Through assigning volume to each department, understanding capacity, and a targeted sales approach, it is clear when a new project will hit the floor. The sales approach is key. I target a mix of product type and try to keep mix inline to capacity based on the customers estimated install date. This is no science, but it minimizes most schedule bust.
I've mostly eliminated bottle necks by adding resource to these areas and by applying lean principles to our batch sizes.
For major disturbances, I only preliminarily schedule straight time. I've found that adding 10-15 hours of OT to a week will yield 20-25 production hours. This is due to the reduction in set up times and down found in a standard day. Otherwise, I have a 3 man "one off" team that I keep loosely scheduled and utilize out source partners to help with unseen disasters.
The WIP is only a part of the system. All other processes have to be form and supportive to the others to work. Plus, you have to feed this process. It does poorly under spotty work loads. The other key, I've found is to price the work to be able to cover the teams slow seasons.

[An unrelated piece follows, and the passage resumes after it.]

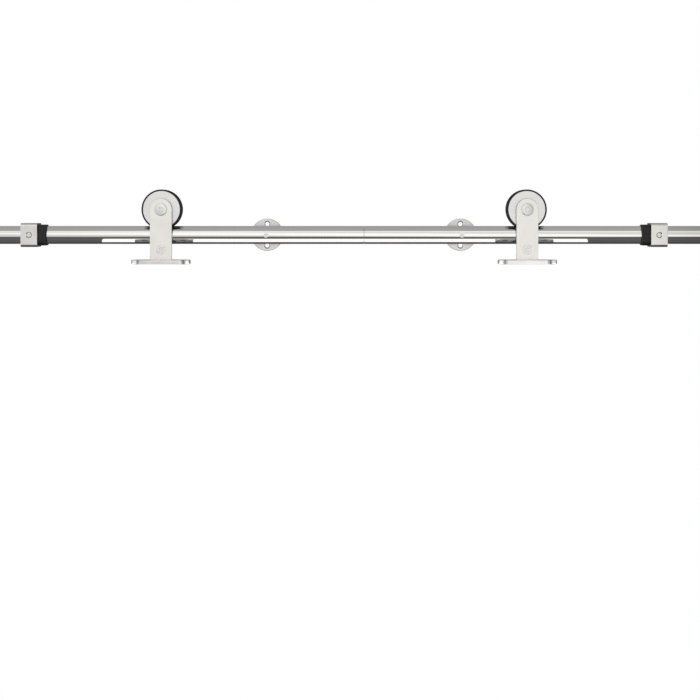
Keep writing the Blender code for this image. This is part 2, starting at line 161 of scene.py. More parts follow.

This way I can keep a full and trained staff, even if the work isn't there for a few months.
Don't get me wrong, its hectic and my only real task as the plant manager is insuring that all process is adhered to, each box is checked, and that things are documented and filed appropriately. When we do fail (happens to everyone) its my job to evaluate the process and see if another stop gap is required to prevent future reoccurrences. Most often, failure is found to be caused by someone that was not trained well enough or by someone not adhering to the procedure.. These are both easy fixes.
Kenneth, thank you for your clarifications.
Daily tasks and procedures under this tasks. All written up as work orders with check boxes for completed tasks. There is software for this to follow and truck the jobs/work in real time.